* [Records with modeling code]
==*==

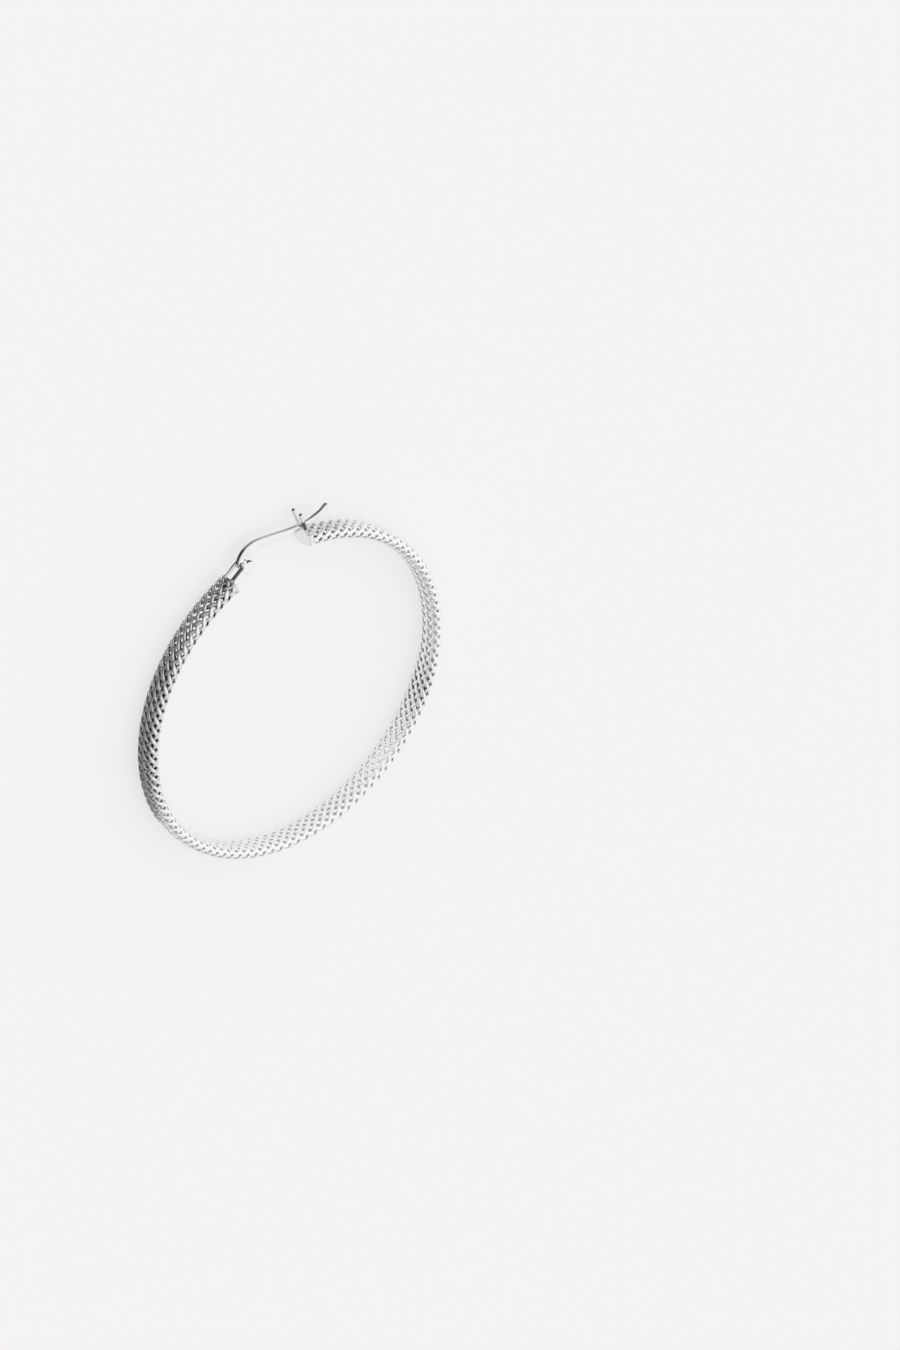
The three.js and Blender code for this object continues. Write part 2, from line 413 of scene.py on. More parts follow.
class Sock:
    """One output of a node, with Python's own arithmetic on values."""

    def __init__(self, graph: "Graph", socket: bpy.types.NodeSocket) -> None:
        """Wraps a socket of a graph."""
        self.graph = graph
        self.socket = socket

    def _maths(self, operation: str, *terms: "Sock | float") -> "Sock":
        """Adds a Math node on some terms."""
        return self.graph.add("Math", {"operation": operation}, dict(enumerate(terms)))

    def __add__(self, other: "Sock | float") -> "Sock":
        """Adds a value."""
        return self._maths("ADD", self, other)

    __radd__ = __add__

    def __sub__(self, other: "Sock | float") -> "Sock":
        """Takes a value away."""
        return self._maths("SUBTRACT", self, other)

    def __rsub__(self, other: float) -> "Sock":
        """Takes this value away from another."""
        return self._maths("SUBTRACT", other, self)

    def __mul__(self, other: "Sock | float") -> "Sock":
        """Multiplies by a value."""
        return self._maths("MULTIPLY", self, other)

    __rmul__ = __mul__


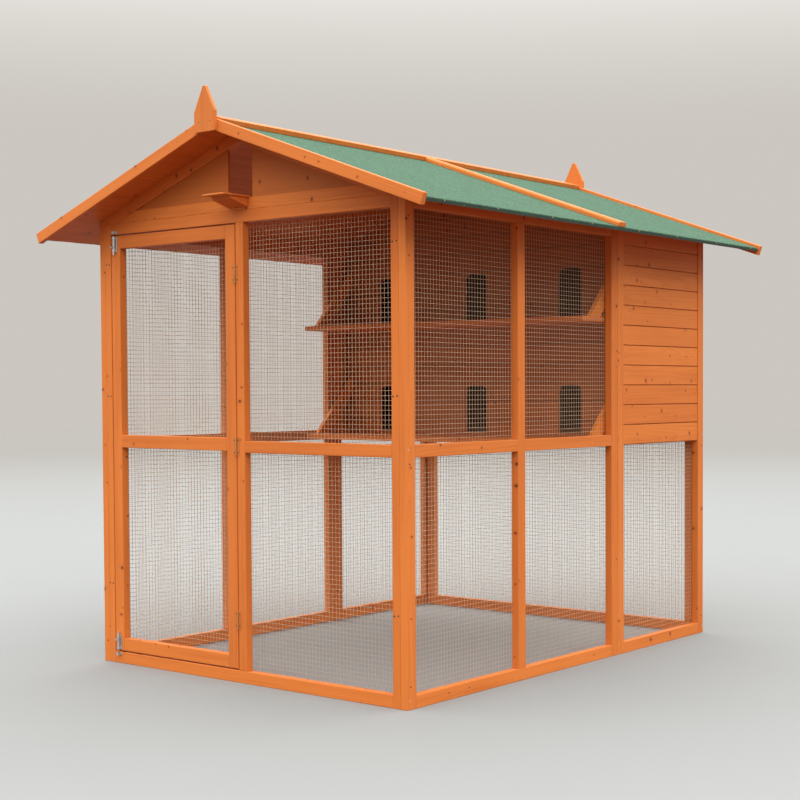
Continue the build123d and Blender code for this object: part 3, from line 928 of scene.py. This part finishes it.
class DOVECOTE_OT_roof_felt(bpy.types.Operator):
    """Lay the green mineral felt, turned down over the eaves"""

    bl_idname = "dovecote.roof_felt"
    bl_label = "Roof felt"

    # Half the gap between two lengths of felt, its thickness, the radius over the eave, how far it
    # stands out past the solid, and how far from the ridge it starts.
    HALF_JOINT = 1.0 * MM
    THICK = 3.0 * MM
    BEND = 4.0 * MM
    PROUD = 0.2 * MM
    RIDGE_GAP = 0.4 * MM
    BEND_STEPS = 5
    RUN_STEPS = 40
    LENGTH_STEP = 22 * MM

    def execute(self, context):
        look = dressing().felt
        materials = [finished("mineral_felt", mineral_felt), finished("felt_edge", bitumen_edge)]
        joint = FRONT + look.joint
        for side, word in SIDES:
            node, name = word + "_roof_felt", word + "_felt_sheets"
            low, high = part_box(node)
            bm = bmesh.new()
            for start, end in ((low.y, joint - self.HALF_JOINT), (joint + self.HALF_JOINT, high.y)):
                self.sheet(bm, look.lip, side, high.z, high.x - low.x, start, end)
            mesh = closed_mesh(name, bm, smooth=True)
            new_piece(name, mesh, materials, "house", [node])
            up = Vector((side * SINE, 0, COSINE))
            down = Vector((side * COSINE, 0, -SINE))
            for face in mesh.polygons:
                seen = face.normal.dot(up) > 0.25 or face.normal.dot(down) > 0.5
                face.material_index = 0 if seen else 1
            mesh.set_sharp_from_angle(angle=math.radians(40))
        return {"FINISHED"}

    def section(self, lip, eave):
        """Upper and lower line of the felt, each point a run down the slope and a rise above it."""
        bend, inner = eave - self.BEND, eave - self.THICK
        under = FELT_TOP - self.THICK
        runs = spread(self.RIDGE_GAP, bend, self.RUN_STEPS)
        turns = spread(0.0, math.pi / 2, self.BEND_STEPS)[1:]
        edge = [FELT_TOP - lip * 0.6, FELT_TOP - lip]
        upper = [(run, FELT_TOP) for run in runs]
        for turn in turns:
            rise = FELT_TOP - self.BEND + self.BEND * math.cos(turn)
            upper.append((bend + self.BEND * math.sin(turn), rise))
        upper += [(eave, rise) for rise in edge]
        lower = [(run, under) for run in runs] + [(inner, under)] * self.BEND_STEPS
        lower += [(inner, rise) for rise in edge]
        return upper, lower

    def sheet(self, bm, lip, side, peak, reach, start, end):
        """One length of felt: a curved section swept along the roof, slightly uneven."""
        ridge = peak - FELT_TOP / COSINE
        eave = (reach + self.PROUD) / COSINE - FELT_TOP * SINE / COSINE
        upper, lower = self.section(lip, eave)
        rings = []
        for y in spread(start, end, max(2, round((end - start) / self.LENGTH_STEP))):
            ragged = noise.noise(Vector((y * 14.0, side * 2.0, 0.5))) * 1.4 * MM
            ragged += noise.noise(Vector((y * 90.0, side * 2.0, 1.5))) * 0.5 * MM
            ring = []
            for number, (run, rise) in enumerate(upper + lower[::-1]):
                spot = Vector((side * run * 5.0, y * 5.0, 3.7))
                swell = (noise.noise(spot) + 1) * 0.35 * MM + (noise.noise(spot * 5) + 1) * 0.12 * MM
                if rise < FELT_TOP - lip * 0.9:
                    rise += ragged
                elif number < len(upper) and run < eave - self.BEND:
                    rise += swell * min(1.0, run / (50 * MM))
                x = side * (run * COSINE + rise * SINE)
                ring.append(bm.verts.new((x, y, ridge - run * SINE + rise * COSINE)))
            rings.append(ring)
        for near, far in zip(rings, rings[1:]):
            bridge(bm, near, far)
        bm.faces.new(rings[0])
        bm.faces.new(rings[-1])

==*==

* [EXERCISE] Beginning at the first line above, repeat exactly until the line containing "the green mineral", which is included.

* [SOLUTION FOR THIS TASK]
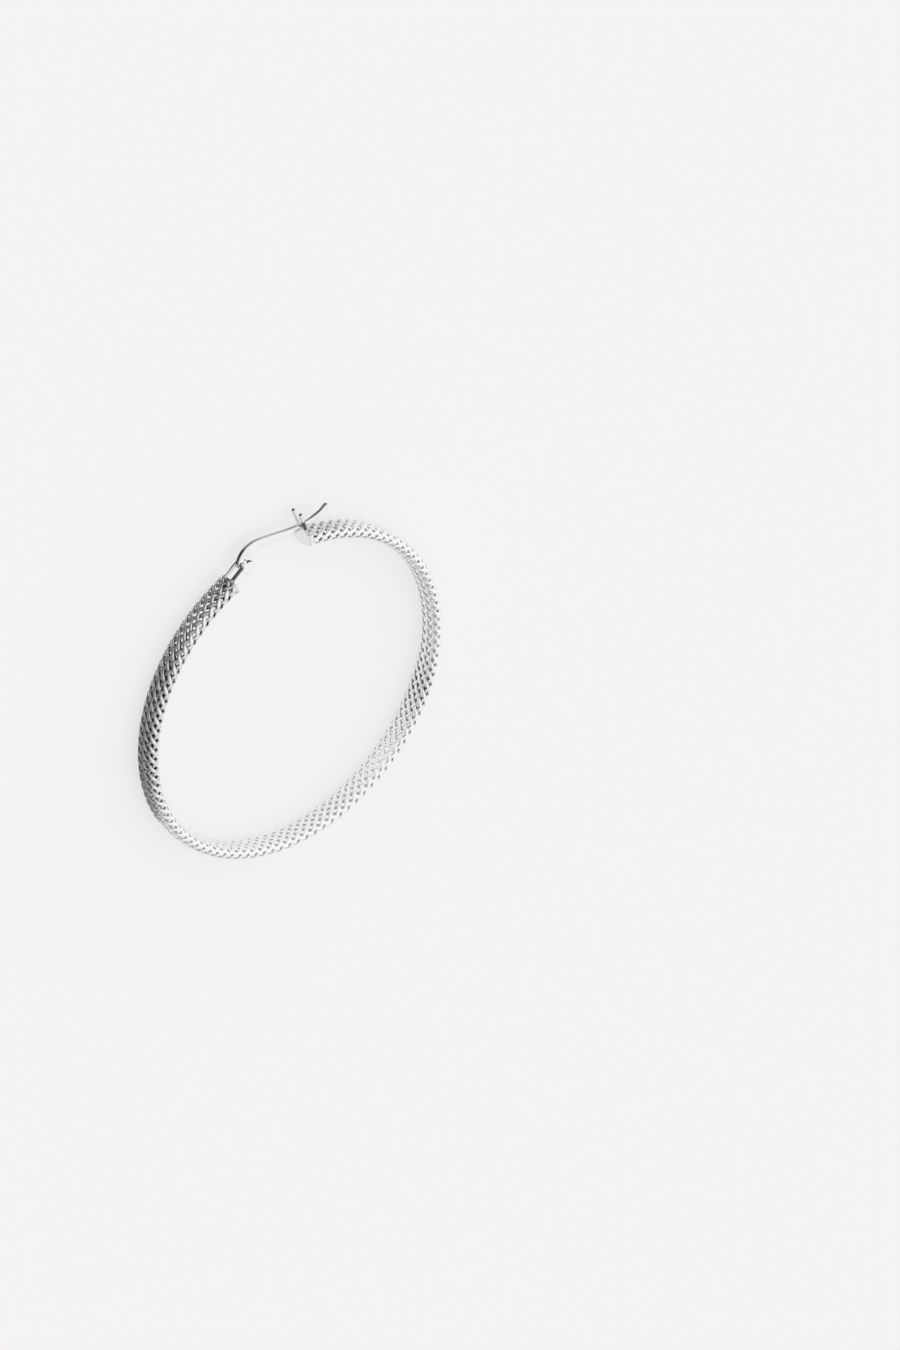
The three.js and Blender code for this object continues. Write part 2, from line 413 of scene.py on. More parts follow.
class Sock:
    """One output of a node, with Python's own arithmetic on values."""

    def __init__(self, graph: "Graph", socket: bpy.types.NodeSocket) -> None:
        """Wraps a socket of a graph."""
        self.graph = graph
        self.socket = socket

    def _maths(self, operation: str, *terms: "Sock | float") -> "Sock":
        """Adds a Math node on some terms."""
        return self.graph.add("Math", {"operation": operation}, dict(enumerate(terms)))

    def __add__(self, other: "Sock | float") -> "Sock":
        """Adds a value."""
        return self._maths("ADD", self, other)

    __radd__ = __add__

    def __sub__(self, other: "Sock | float") -> "Sock":
        """Takes a value away."""
        return self._maths("SUBTRACT", self, other)

    def __rsub__(self, other: float) -> "Sock":
        """Takes this value away from another."""
        return self._maths("SUBTRACT", other, self)

    def __mul__(self, other: "Sock | float") -> "Sock":
        """Multiplies by a value."""
        return self._maths("MULTIPLY", self, other)

    __rmul__ = __mul__


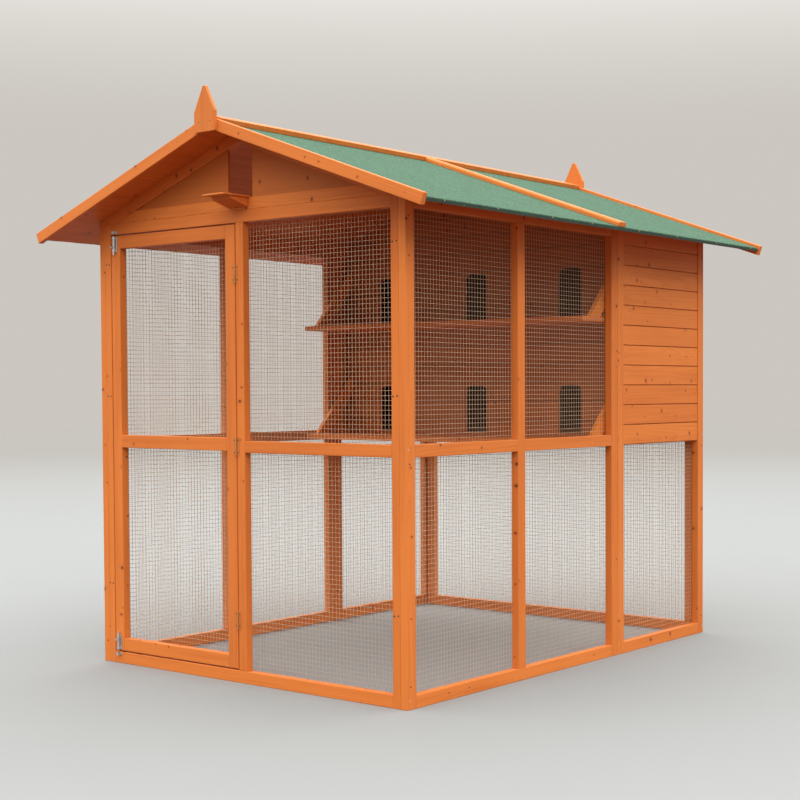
Continue the build123d and Blender code for this object: part 3, from line 928 of scene.py. This part finishes it.
class DOVECOTE_OT_roof_felt(bpy.types.Operator):
    """Lay the green mineral felt, turned down over the eaves"""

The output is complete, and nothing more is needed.